Begin DATA PROVIDED

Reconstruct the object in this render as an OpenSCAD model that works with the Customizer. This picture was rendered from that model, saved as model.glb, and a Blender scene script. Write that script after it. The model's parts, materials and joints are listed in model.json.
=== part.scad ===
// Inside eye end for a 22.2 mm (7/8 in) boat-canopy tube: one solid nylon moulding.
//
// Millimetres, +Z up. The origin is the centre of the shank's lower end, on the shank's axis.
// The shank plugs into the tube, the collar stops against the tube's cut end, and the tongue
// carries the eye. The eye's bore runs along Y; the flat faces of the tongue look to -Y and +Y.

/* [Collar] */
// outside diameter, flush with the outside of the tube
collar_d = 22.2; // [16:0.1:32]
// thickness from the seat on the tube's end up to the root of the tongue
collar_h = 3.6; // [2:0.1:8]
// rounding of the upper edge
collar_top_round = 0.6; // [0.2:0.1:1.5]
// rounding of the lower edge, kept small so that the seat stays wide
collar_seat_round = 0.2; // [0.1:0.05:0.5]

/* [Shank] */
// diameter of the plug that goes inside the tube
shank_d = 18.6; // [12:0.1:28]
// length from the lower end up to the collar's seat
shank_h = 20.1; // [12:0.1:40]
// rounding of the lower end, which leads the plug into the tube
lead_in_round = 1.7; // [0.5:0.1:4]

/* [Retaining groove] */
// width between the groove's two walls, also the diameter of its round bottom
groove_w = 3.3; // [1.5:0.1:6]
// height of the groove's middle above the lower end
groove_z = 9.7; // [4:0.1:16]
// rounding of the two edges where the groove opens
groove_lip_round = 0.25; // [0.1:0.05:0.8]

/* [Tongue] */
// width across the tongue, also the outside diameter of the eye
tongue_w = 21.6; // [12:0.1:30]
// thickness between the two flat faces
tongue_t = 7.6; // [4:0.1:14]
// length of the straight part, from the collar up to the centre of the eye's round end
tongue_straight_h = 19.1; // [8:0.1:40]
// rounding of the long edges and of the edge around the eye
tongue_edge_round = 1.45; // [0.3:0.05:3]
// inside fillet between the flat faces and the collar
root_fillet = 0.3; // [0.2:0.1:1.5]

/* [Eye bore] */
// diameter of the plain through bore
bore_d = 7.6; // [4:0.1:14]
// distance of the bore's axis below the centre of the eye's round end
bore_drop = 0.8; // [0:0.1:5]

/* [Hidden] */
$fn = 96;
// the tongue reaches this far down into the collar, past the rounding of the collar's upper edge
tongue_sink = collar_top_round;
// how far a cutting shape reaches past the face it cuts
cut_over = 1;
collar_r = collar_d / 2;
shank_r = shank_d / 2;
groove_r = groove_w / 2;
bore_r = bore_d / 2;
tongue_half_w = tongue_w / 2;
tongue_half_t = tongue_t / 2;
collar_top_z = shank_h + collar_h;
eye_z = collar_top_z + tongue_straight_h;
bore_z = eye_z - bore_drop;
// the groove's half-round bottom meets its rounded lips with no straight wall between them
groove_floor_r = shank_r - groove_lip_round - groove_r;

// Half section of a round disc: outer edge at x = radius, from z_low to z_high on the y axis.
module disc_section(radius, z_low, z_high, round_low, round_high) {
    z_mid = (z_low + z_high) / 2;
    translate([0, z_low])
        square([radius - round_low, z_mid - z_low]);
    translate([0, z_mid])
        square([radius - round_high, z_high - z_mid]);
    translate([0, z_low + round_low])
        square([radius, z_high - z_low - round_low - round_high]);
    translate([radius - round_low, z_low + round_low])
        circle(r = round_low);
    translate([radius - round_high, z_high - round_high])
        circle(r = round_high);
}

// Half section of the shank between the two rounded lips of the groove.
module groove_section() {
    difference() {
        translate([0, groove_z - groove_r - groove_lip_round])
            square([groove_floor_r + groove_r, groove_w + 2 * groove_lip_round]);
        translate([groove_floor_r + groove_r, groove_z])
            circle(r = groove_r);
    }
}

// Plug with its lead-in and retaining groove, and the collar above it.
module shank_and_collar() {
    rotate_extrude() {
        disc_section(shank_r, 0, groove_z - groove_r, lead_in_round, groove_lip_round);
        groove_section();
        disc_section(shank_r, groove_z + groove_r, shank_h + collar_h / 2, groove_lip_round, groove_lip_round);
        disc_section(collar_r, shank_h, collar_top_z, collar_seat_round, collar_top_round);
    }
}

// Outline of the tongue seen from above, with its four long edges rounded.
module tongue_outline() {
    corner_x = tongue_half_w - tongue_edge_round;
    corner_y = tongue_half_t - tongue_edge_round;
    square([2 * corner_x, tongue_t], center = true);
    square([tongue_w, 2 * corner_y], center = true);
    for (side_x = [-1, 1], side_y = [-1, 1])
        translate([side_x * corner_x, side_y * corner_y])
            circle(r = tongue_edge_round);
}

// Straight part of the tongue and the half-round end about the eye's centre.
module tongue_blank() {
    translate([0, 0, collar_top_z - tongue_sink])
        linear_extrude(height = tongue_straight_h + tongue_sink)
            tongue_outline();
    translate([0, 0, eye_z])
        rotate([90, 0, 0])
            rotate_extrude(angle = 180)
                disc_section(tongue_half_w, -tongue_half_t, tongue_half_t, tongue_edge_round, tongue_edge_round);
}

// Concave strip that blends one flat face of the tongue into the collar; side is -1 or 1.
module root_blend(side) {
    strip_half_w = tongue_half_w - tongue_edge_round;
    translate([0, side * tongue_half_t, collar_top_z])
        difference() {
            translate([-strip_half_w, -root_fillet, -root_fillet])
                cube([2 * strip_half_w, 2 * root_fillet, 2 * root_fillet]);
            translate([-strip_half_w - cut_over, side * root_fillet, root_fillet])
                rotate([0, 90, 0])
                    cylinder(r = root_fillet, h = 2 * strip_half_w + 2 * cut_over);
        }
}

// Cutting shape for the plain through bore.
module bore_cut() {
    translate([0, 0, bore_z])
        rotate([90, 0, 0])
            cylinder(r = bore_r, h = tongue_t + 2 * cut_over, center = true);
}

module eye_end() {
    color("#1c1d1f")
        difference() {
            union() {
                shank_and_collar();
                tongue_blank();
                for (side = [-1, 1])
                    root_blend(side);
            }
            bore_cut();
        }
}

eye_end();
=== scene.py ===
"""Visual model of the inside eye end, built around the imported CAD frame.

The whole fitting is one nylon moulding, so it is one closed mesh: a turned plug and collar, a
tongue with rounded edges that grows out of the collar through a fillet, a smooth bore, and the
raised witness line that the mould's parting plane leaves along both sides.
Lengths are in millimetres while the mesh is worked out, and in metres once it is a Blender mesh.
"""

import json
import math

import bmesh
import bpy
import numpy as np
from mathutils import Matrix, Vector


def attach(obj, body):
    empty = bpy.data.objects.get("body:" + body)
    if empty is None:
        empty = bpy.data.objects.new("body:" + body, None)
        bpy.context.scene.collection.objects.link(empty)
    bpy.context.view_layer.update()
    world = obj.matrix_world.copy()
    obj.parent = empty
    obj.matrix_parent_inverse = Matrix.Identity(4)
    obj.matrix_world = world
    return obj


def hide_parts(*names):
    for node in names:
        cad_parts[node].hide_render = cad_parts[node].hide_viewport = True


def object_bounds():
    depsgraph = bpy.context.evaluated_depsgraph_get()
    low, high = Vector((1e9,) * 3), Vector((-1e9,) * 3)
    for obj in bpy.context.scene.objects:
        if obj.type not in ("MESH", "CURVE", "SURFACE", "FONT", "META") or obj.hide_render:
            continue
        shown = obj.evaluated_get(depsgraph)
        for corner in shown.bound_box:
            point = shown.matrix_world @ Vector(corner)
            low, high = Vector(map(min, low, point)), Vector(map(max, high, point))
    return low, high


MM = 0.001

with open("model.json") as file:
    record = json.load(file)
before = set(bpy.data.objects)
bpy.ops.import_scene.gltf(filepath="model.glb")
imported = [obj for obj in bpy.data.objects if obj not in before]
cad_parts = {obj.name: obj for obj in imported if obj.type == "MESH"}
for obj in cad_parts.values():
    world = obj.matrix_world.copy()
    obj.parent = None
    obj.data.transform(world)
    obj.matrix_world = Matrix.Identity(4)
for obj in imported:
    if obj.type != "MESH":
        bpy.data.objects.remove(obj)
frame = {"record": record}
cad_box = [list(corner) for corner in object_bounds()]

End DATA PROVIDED

Starting with the line that contains "is -1 or 1.", repeat each line exactly, and stop once the line that contains "bpy.context.scene.collection.objects.link(empty)" has been repeated.

RESPONSE TO THIS EXERCISE –
// Concave strip that blends one flat face of the tongue into the collar; side is -1 or 1.
module root_blend(side) {
    strip_half_w = tongue_half_w - tongue_edge_round;
    translate([0, side * tongue_half_t, collar_top_z])
        difference() {
            translate([-strip_half_w, -root_fillet, -root_fillet])
                cube([2 * strip_half_w, 2 * root_fillet, 2 * root_fillet]);
            translate([-strip_half_w - cut_over, side * root_fillet, root_fillet])
                rotate([0, 90, 0])
                    cylinder(r = root_fillet, h = 2 * strip_half_w + 2 * cut_over);
        }
}

// Cutting shape for the plain through bore.
module bore_cut() {
    translate([0, 0, bore_z])
        rotate([90, 0, 0])
            cylinder(r = bore_r, h = tongue_t + 2 * cut_over, center = true);
}

module eye_end() {
    color("#1c1d1f")
        difference() {
            union() {
                shank_and_collar();
                tongue_blank();
                for (side = [-1, 1])
                    root_blend(side);
            }
            bore_cut();
        }
}

eye_end();
=== scene.py ===
"""Visual model of the inside eye end, built around the imported CAD frame.

The whole fitting is one nylon moulding, so it is one closed mesh: a turned plug and collar, a
tongue with rounded edges that grows out of the collar through a fillet, a smooth bore, and the
raised witness line that the mould's parting plane leaves along both sides.
Lengths are in millimetres while the mesh is worked out, and in metres once it is a Blender mesh.
"""

import json
import math

import bmesh
import bpy
import numpy as np
from mathutils import Matrix, Vector


def attach(obj, body):
    empty = bpy.data.objects.get("body:" + body)
    if empty is None:
        empty = bpy.data.objects.new("body:" + body, None)
        bpy.context.scene.collection.objects.link(empty)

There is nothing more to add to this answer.